Il libro rappresenta un campanello di allarme per le organizzazioni intelligenti e le persone ancora più intelligenti, esso incoraggia ad utilizzare completamente l’intelligenza per la soddisfazione personale, il successo organizzativo e la prosperità della società nel suo insieme.

"Abbiamo iniziato chiedendoci -afferma Spicer- perché aziende importanti con persone talentuose e intelligenti potevano fare cose così stupide. Abbiamo scoperto che tali organizzazioni spesso assumono persone intelligenti e poi le incoraggiano a non utilizzare la propria intelligenza".

"Le persone intelligenti -sostiene- si pongono istintivamente delle domande e pensano in maniera autonoma. Ma ciò veniva scoraggiato in maniere sottili e meno sottili. I dipendenti si sentivano rivolgere frasi del tipo 'non pensarci, fallo e basta' e 'non portarci dei problemi, ma solo soluzioni'. I lavoratori intelligenti imparavano in fretta a non porsi troppe domande o pensare troppo dato che utilizzare completamente la propria intelligenza avrebbe suscitato domande imbarazzanti che avrebbero potuto infastidire superiori e colleghi. La linea d'azione più semplice spesso era continuare a lavorare".

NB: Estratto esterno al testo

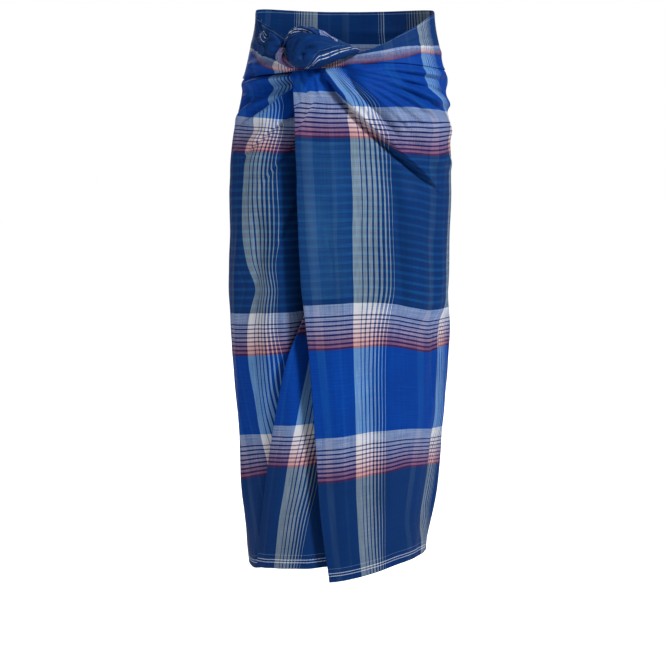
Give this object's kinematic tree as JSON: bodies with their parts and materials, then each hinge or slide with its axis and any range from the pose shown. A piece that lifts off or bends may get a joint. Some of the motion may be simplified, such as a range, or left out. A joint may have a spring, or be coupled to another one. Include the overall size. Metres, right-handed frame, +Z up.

"Abbiamo osservato molti processi -fa notare- che sbalordiscono i dipendenti come per esempio il fatto che molti leader incoraggino i propri subordinati a non pensare troppo. Altri esempi includono politiche e processi seguiti pedissequamente, operazioni aziendali di facciata che hanno più a che fare con il simbolico che con la sostanza, aziende che imitano in maniera acritica altre aziende e culture aziendali che intrappolano i dipendenti in camicie di forza mentali".

Generalmente parlando, ammette, "è normale pensare che la stupidità sul lavoro sia un problema, ma siamo rimasti sorpresi di scoprire che talvolta può essere utile (di qui il paradosso del titolo) almeno nel breve termine".

Tuttavia, avverte, "questo tipo di stupidità sul posto di lavoro può creare problemi nel lungo termine, per esempio, quando le persone ignorano i problemi". "In alcuni casi ciò non ha avuto importanza, specialmente se l'organizzazione in questione era abbastanza grande da non far rilevare il problema o nasconderlo. Ma quando i problemi si accumulavano ne conseguiva il disastro", aggiunge. "Questo -assicura- è quello che è successo nel settore bancario immediatamente prima della crisi finanziaria. Lo stesso è successo a Nokia quando non è riuscita a stare al passo con l'iPhone Apple". "Esistono anche esempi in molti pubblici servizi -rimarca- che continuano ad aggiungere inutili politiche e procedure invece di fornire effettivamente i servizi al pubblico".